I am using the following regex:
((FFD8FF).+?((FFD9)(?:(?!FFD8).)*))
I need to do the following with regex:
FFD8FF
FFD9
that comes before the next FFD8FF
FFD9
and not include any content afterWhat I've got does what I need except it finds and keeps any junk after the last FFD9. How can I get it to jump back to the last FFD9
?
Here's the string that I'm searching with this expression:
asdfasdfasasdaFFD8FFasdfalsjdflajsdfljasdfasdfasdfasdfFFD9asdflasdflasdfFFD9asdfasdfFFD8FFasdfalsjdflajsdfljasdfasdfasdfasdfFFD9
Thanks a lot for your help.
More info:
I have a list of start and end values I need to search for (FFD8FF and FFD9 are just one pair). They are in a list. Because of this, I'm using r.compile to dynamically create the expression in a for loop that goes through the different values. I have the following code, but it is returning 0 matches:
regExp = re.compile("FD8FF(?:[^F]|F(?!FD8FF))*FFD9")
matchObj = re.findall(regExp, contents)
In the above code, I'm just trying to use the plain regex without even getting the values from the list (that would look like this):
regExp = re.compile(typeItem[0] + "(?:[^" + typeItem[0][0] + "]|" + typeItem[0][0] + "(?!" + typeItem[0] + "))*" + typeItem[1])
Any other ideas why there aren't any matches?
EDIT:
I figured out that I forgot to include flags. Flags are now included to ignore case and multiline. I now have
regExp = re.compile(typeItem[0] + "(?:[^" + typeItem[0][0] + "]|" + typeItem[0][0] + "(?!" + typeItem[0] + "))*" + typeItem[1],re.M|re.I)
Although now I'm getting a memory error. Is there any way to make this more efficient? I am using the expression to search hundreds of thousands of lines (using the findall
expression above)
an easy way is to use this:
FFD8FF(?:[^F]|F(?!FD8FF))*FFD9
explanation:
FFD8FF
(?: # this group describe the allowed content between the "anchors"
[^F] # all that is not a "F"
| # OR
F(?!FD8FF) # a "F" not followed by "FD8FF"
)* # repeat (greedy)
FFD9 # until the last FFD9 before FFD8FF
Even if a greedy quantifier is used for the group, the regex engine will backtrack to find the last "FFD9" substring.
If you want to ensure that FFD8FF is present, you can add a lookahead at the end of the pattern:
FFD8FF(?:[^F]|F(?!FD8FF))*FFD9(?=.*?FFD8FF)
You can optimize this pattern by emulating an atomic group that will limit the backtracking and allows to use quantifier inside the group:
FFD8FF(?:(?=([^F]+|F(?!FD8FF)))\1)*FFD9
This trick uses the fact that the content of a lookahead is naturally atomic once the closing parenthesis reached.
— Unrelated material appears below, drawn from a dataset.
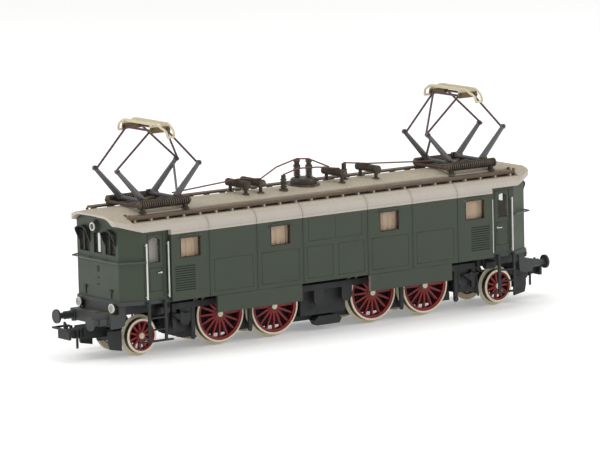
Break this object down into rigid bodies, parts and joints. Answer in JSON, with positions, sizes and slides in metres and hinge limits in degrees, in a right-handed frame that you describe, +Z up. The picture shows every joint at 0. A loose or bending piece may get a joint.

So if you enclose a group inside a lookahead with a capture group inside, you only have to put the backreference after to obtain an "atom" (an indivisable substring). When the regex engine need to backtrack, it will backtrack atom by atom instead of character by character that is much faster.
If you need a capture group before this trick, don't forget to update the number of the backreference, examples:
(FFD8FF(?:(?=([^F]+|F(?!FD8FF)))\2)*FFD9)
(FFD8FF((?:(?=([^F]+|F(?!FD8FF)))\3)*)FFD9)
working example:
>>> import re
>>> yourstr = 'asdfasdfasasdaFFD8FFasdfalsjdflajsdfljasdfasdfasdfasdfFFD9asdflasdflasdfFFD9asdfasdfFFD8FFasdfalsjdflajsdfljasdfasdfasdfasdfFFD9'
>>> p = re.compile(r'(FFD8FF((?:(?=([^F]+|F(?!FD8FF)))\3)*)FFD9)(?=.*?FFD8FF)')
>>> re.findall(p, yourstr)
[('FFD8FFasdfalsjdflajsdfljasdfasdfasdfasdfFFD9asdflasdflasdfFFD9', 'asdfalsjdflajsdfljasdfasdfasdfasdfFFD9asdflasdflasdf', 'D9asdflasdflasdf')]
variant:
(FFD8FF((?:(?=(F(?!FD8FF)[^F]*|[^F]+))\3)*)FFD9)(?=.*?FFD8FF)